* Required task *
Each line of the material below should be reproduced exactly.
§
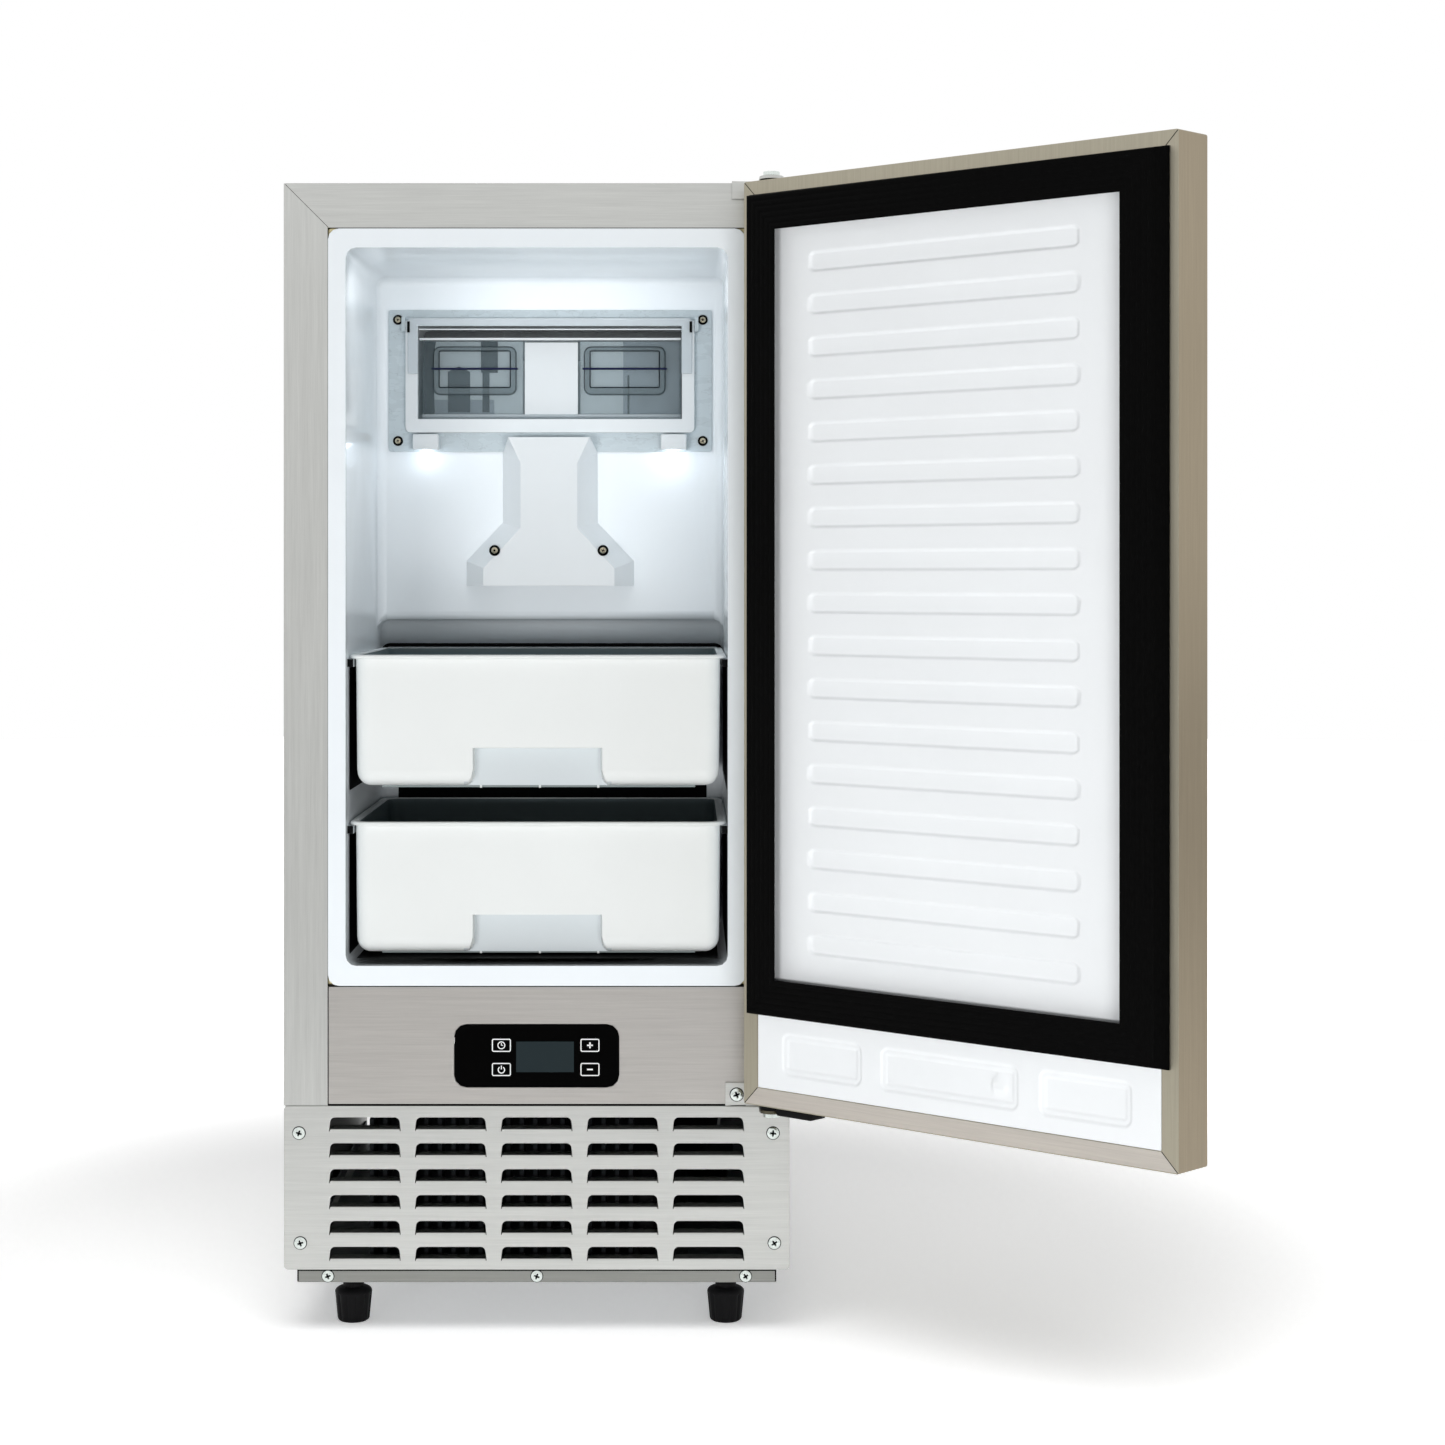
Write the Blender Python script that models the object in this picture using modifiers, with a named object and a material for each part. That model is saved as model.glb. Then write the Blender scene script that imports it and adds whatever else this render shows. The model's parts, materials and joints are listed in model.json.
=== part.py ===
"""Undercounter nugget ice maker with its door open: cabinet, door, two bins, ice module and machine space.

Metres, +Z up, front towards -Y. The origin is the centre of the pressed plateau under the base pan.
Pieces are modelled with the door shut and are turned to the open position by their parent empty.
"""

import math

import bmesh
import bpy
from mathutils import Vector

# Fits and sheet
SHEET = 0.001
FIT = 0.0003
OVERRUN = 0.004
RUNNING = 0.0001

# Cabinet, from the floor up
FOOT_HEIGHT = 0.0391
PLATEAU_DROP = 0.002
RAIL_HEIGHT = 0.0098
GRILLE_HEIGHT = 0.1235
FASCIA_SEAM = 0.0015
FASCIA_HEIGHT = 0.0881
LINER_SEAM = 0.0008
FLANGE_HEIGHT = 0.5708
TOP_RAIL_HEIGHT = 0.0338
CABINET_WIDTH = 0.381
CABINET_DEPTH = 0.565
STILE_WIDTH = 0.033
REAR_FLANGE = 0.02

# Base pan and rail
PAN_SHEET = 0.0015
PAN_SETBACK = 0.003
PAN_FLANGE = 0.02
PLATEAU_MARGIN = 0.075
PLATEAU_SLOPE = 0.003
RAIL_INSET = 0.010

# Grille with its lanced louvers
GRILLE_RETURN = 0.008
GRILLE_CORNER = 0.003
LOUVER_COLUMNS = 5
LOUVER_ROWS = 6
LOUVER_PITCH_X = 0.0647
LOUVER_PITCH_Z = 0.0195
LOUVER_WIDTH = 0.054
LOUVER_TOP_WIDTH = 0.0455
LOUVER_HEIGHT = 0.0106
LOUVER_CORNER = 0.004
LOUVER_FIRST_Z = 0.0068
LOUVER_RISE = 0.0012
LOUVER_SLIT = 0.0006
LOUVER_STEPS = 2

# Inner liner
FLANGE_SIDE = 0.0135
SILL_HEIGHT = 0.015
HEAD_HEIGHT = 0.0146
CAVITY_DEPTH = 0.262
BULGE_DEPTH = 0.222
BULGE_HEIGHT = 0.2572
LINER_WALL = 0.002
LINER_RADIUS = 0.008
LEDGE_HEIGHT = 0.006
LEDGE_START = 0.012

# Insulation and the walls behind it
REAR_FOAM = 0.034
FLOOR_FOAM = 0.028
FOAM_NOTCH = 0.0125
FOAM_NOTCH_HEIGHT = 0.0165
DECK_FLANGE = 0.012

# Control fascia and display
FASCIA_RETURN = 0.010
FASCIA_SIDE_SEAM = 0.0007
LENS_WIDTH = 0.1236
LENS_HEIGHT = 0.047
LENS_RADIUS = 0.009
LENS_THICKNESS = 0.0022
LENS_PROUD = 0.0006
LENS_DROP = 0.0078
BOARD_WIDTH = 0.112
BOARD_HEIGHT = 0.038
BOARD_THICKNESS = 0.0016

# Ice bins
BIN_SIDE_GAP = 0.0055
BIN_REAR_GAP = 0.013
BIN_HEIGHT = 0.0994
BIN_PITCH = 0.1263
BIN_FLOOR_GAP = 0.0084
BIN_SETBACK = 0.010
BIN_WALL = 0.0022
BIN_TAPER = 0.001
BIN_CORNER = 0.012
BIN_BOTTOM_RADIUS = 0.011
RIM_OVERHANG = 0.00425
RIM_THICKNESS = 0.003
RECESS_WIDTH = 0.0965
RECESS_HEIGHT = 0.0287
RECESS_FLARE = 0.00575
RECESS_DEPTH = 0.012
SLED_MARGIN = 0.0195
SLED_HEIGHT = 0.0026
SLED_INSET = 0.02

# Ice module front, seen inside the cabinet
CHUTE_MARGIN = 0.010
CHUTE_HEIGHT = 0.1175
CHUTE_TOP_GAP = 0.0267
CHUTE_PLATE = 0.002
CHUTE_BORDER = 0.022
CHUTE_OPENING_HEIGHT = 0.087
CHUTE_OPENING_RISE = 0.0193
CHUTE_RADIUS = 0.004
DUCT_WALL = 0.002
FLAP_OVERLAP = 0.0075
FLAP_BAR = 0.0103
FLAP_SILL = 0.0112
FLAP_HEIGHT = 0.0925
FLAP_THICKNESS = 0.006
FLAP_RISE = 0.0156
FLAP_CORNER = 0.004
FLAP_PIN_RADIUS = 0.002
FLAP_PIN_LENGTH = 0.0035
EAR_THICKNESS = 0.003
EAR_HEIGHT = 0.012
WINDOW_HEIGHT = 0.067
WINDOW_DEPTH = 0.026
WINDOW_WALL = 0.0016
PANEL_WIDTH = 0.0445
PANEL_THICKNESS = 0.0015
CAP_INSET = 0.00225
CAP_HEIGHT = 0.046
CAP_BAR = 0.0066
CAP_LEG = 0.0083
CAP_THICKNESS = 0.0025
CAP_TOP_RISE = 0.0945
CAP_CORNER = 0.003
LAMP_WIDTH = 0.0213
LAMP_HEIGHT = 0.0129
LAMP_DEPTH = 0.012
LAMP_INSET = 0.0316
LAMP_RISE = 0.0011
LAMP_RADIUS = 0.0012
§
* Solution for this task *
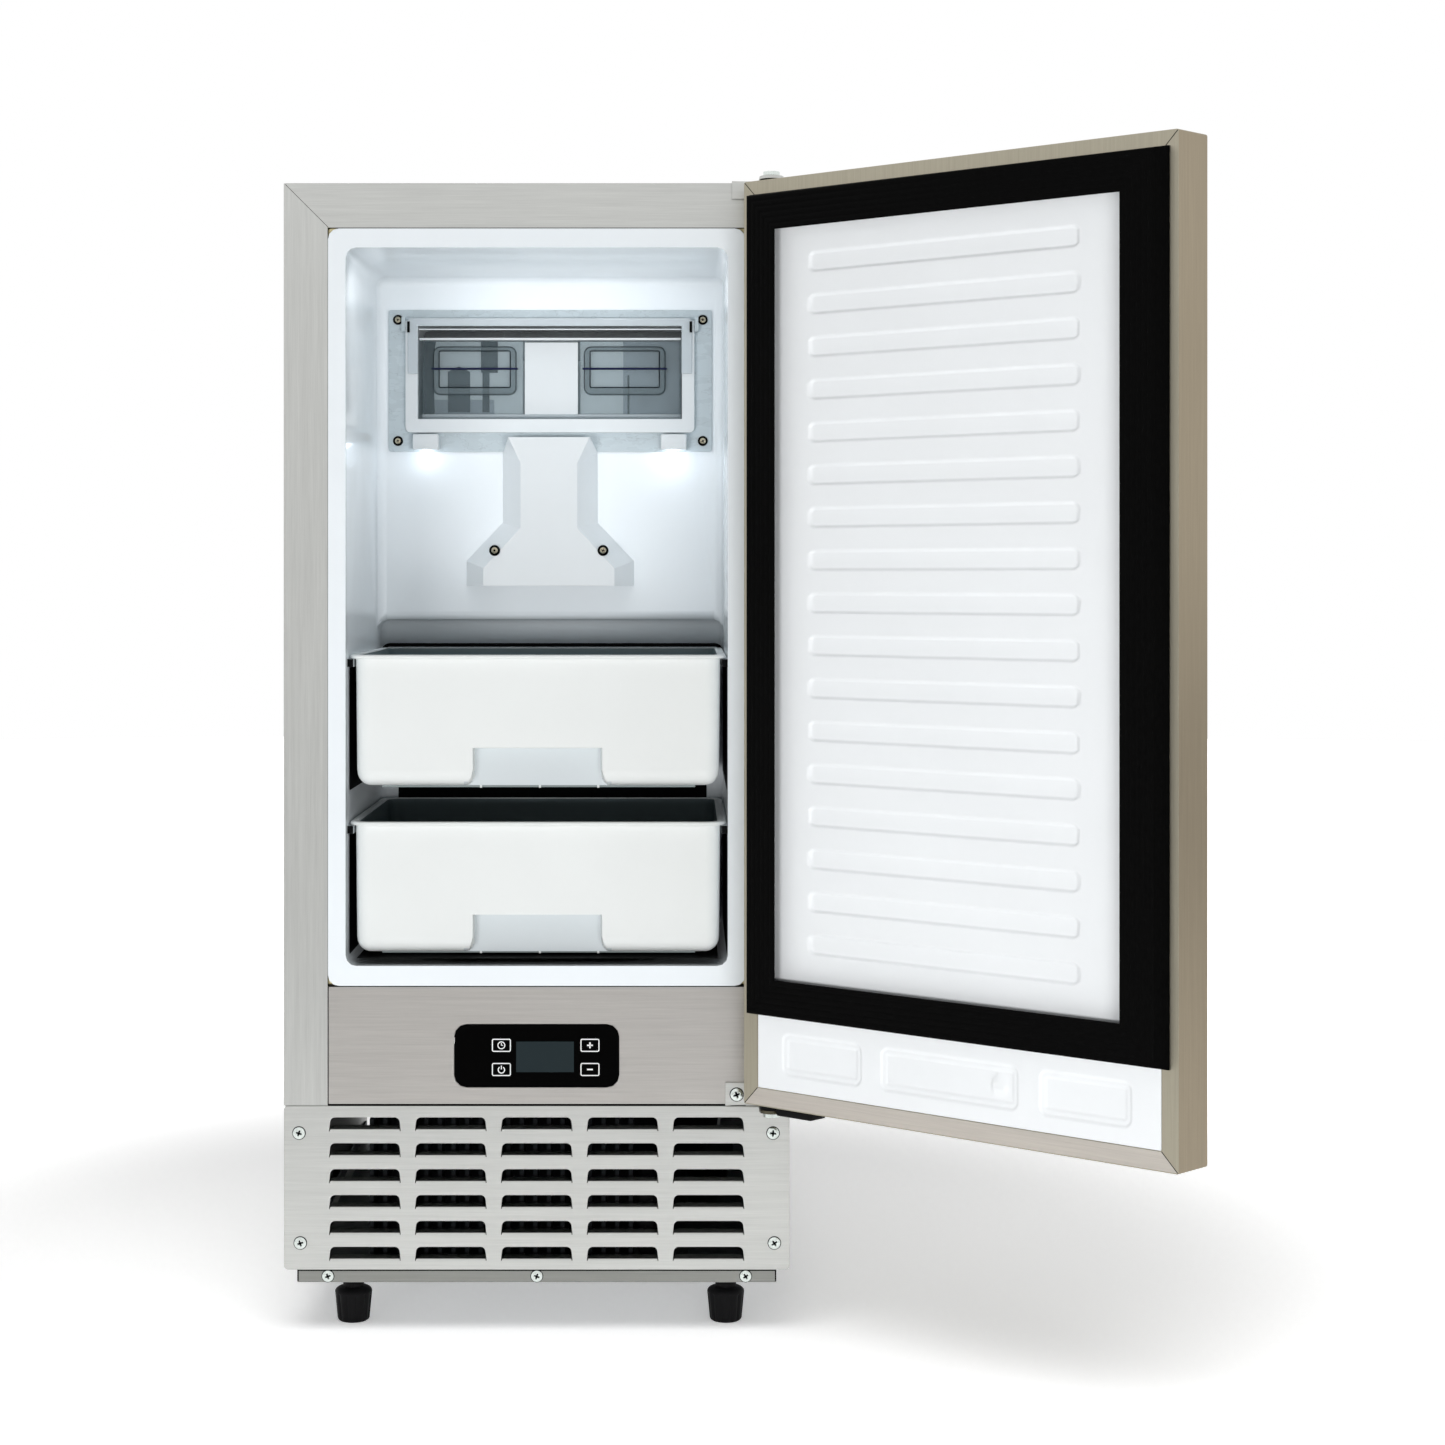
Write the Blender Python script that models the object in this picture using modifiers, with a named object and a material for each part. That model is saved as model.glb. Then write the Blender scene script that imports it and adds whatever else this render shows. The model's parts, materials and joints are listed in model.json.
=== part.py ===
"""Undercounter nugget ice maker with its door open: cabinet, door, two bins, ice module and machine space.

Metres, +Z up, front towards -Y. The origin is the centre of the pressed plateau under the base pan.
Pieces are modelled with the door shut and are turned to the open position by their parent empty.
"""

import math

import bmesh
import bpy
from mathutils import Vector

# Fits and sheet
SHEET = 0.001
FIT = 0.0003
OVERRUN = 0.004
RUNNING = 0.0001

# Cabinet, from the floor up
FOOT_HEIGHT = 0.0391
PLATEAU_DROP = 0.002
RAIL_HEIGHT = 0.0098
GRILLE_HEIGHT = 0.1235
FASCIA_SEAM = 0.0015
FASCIA_HEIGHT = 0.0881
LINER_SEAM = 0.0008
FLANGE_HEIGHT = 0.5708
TOP_RAIL_HEIGHT = 0.0338
CABINET_WIDTH = 0.381
CABINET_DEPTH = 0.565
STILE_WIDTH = 0.033
REAR_FLANGE = 0.02

# Base pan and rail
PAN_SHEET = 0.0015
PAN_SETBACK = 0.003
PAN_FLANGE = 0.02
PLATEAU_MARGIN = 0.075
PLATEAU_SLOPE = 0.003
RAIL_INSET = 0.010

# Grille with its lanced louvers
GRILLE_RETURN = 0.008
GRILLE_CORNER = 0.003
LOUVER_COLUMNS = 5
LOUVER_ROWS = 6
LOUVER_PITCH_X = 0.0647
LOUVER_PITCH_Z = 0.0195
LOUVER_WIDTH = 0.054
LOUVER_TOP_WIDTH = 0.0455
LOUVER_HEIGHT = 0.0106
LOUVER_CORNER = 0.004
LOUVER_FIRST_Z = 0.0068
LOUVER_RISE = 0.0012
LOUVER_SLIT = 0.0006
LOUVER_STEPS = 2

# Inner liner
FLANGE_SIDE = 0.0135
SILL_HEIGHT = 0.015
HEAD_HEIGHT = 0.0146
CAVITY_DEPTH = 0.262
BULGE_DEPTH = 0.222
BULGE_HEIGHT = 0.2572
LINER_WALL = 0.002
LINER_RADIUS = 0.008
LEDGE_HEIGHT = 0.006
LEDGE_START = 0.012

# Insulation and the walls behind it
REAR_FOAM = 0.034
FLOOR_FOAM = 0.028
FOAM_NOTCH = 0.0125
FOAM_NOTCH_HEIGHT = 0.0165
DECK_FLANGE = 0.012

# Control fascia and display
FASCIA_RETURN = 0.010
FASCIA_SIDE_SEAM = 0.0007
LENS_WIDTH = 0.1236
LENS_HEIGHT = 0.047
LENS_RADIUS = 0.009
LENS_THICKNESS = 0.0022
LENS_PROUD = 0.0006
LENS_DROP = 0.0078
BOARD_WIDTH = 0.112
BOARD_HEIGHT = 0.038
BOARD_THICKNESS = 0.0016

# Ice bins
BIN_SIDE_GAP = 0.0055
BIN_REAR_GAP = 0.013
BIN_HEIGHT = 0.0994
BIN_PITCH = 0.1263
BIN_FLOOR_GAP = 0.0084
BIN_SETBACK = 0.010
BIN_WALL = 0.0022
BIN_TAPER = 0.001
BIN_CORNER = 0.012
BIN_BOTTOM_RADIUS = 0.011
RIM_OVERHANG = 0.00425
RIM_THICKNESS = 0.003
RECESS_WIDTH = 0.0965
RECESS_HEIGHT = 0.0287
RECESS_FLARE = 0.00575
RECESS_DEPTH = 0.012
SLED_MARGIN = 0.0195
SLED_HEIGHT = 0.0026
SLED_INSET = 0.02

# Ice module front, seen inside the cabinet
CHUTE_MARGIN = 0.010
CHUTE_HEIGHT = 0.1175
CHUTE_TOP_GAP = 0.0267
CHUTE_PLATE = 0.002
CHUTE_BORDER = 0.022
CHUTE_OPENING_HEIGHT = 0.087
CHUTE_OPENING_RISE = 0.0193
CHUTE_RADIUS = 0.004
DUCT_WALL = 0.002
FLAP_OVERLAP = 0.0075
FLAP_BAR = 0.0103
FLAP_SILL = 0.0112
FLAP_HEIGHT = 0.0925
FLAP_THICKNESS = 0.006
FLAP_RISE = 0.0156
FLAP_CORNER = 0.004
FLAP_PIN_RADIUS = 0.002
FLAP_PIN_LENGTH = 0.0035
EAR_THICKNESS = 0.003
EAR_HEIGHT = 0.012
WINDOW_HEIGHT = 0.067
WINDOW_DEPTH = 0.026
WINDOW_WALL = 0.0016
PANEL_WIDTH = 0.0445
PANEL_THICKNESS = 0.0015
CAP_INSET = 0.00225
CAP_HEIGHT = 0.046
CAP_BAR = 0.0066
CAP_LEG = 0.0083
CAP_THICKNESS = 0.0025
CAP_TOP_RISE = 0.0945
CAP_CORNER = 0.003
LAMP_WIDTH = 0.0213
LAMP_HEIGHT = 0.0129
LAMP_DEPTH = 0.012
LAMP_INSET = 0.0316
LAMP_RISE = 0.0011
LAMP_RADIUS = 0.0012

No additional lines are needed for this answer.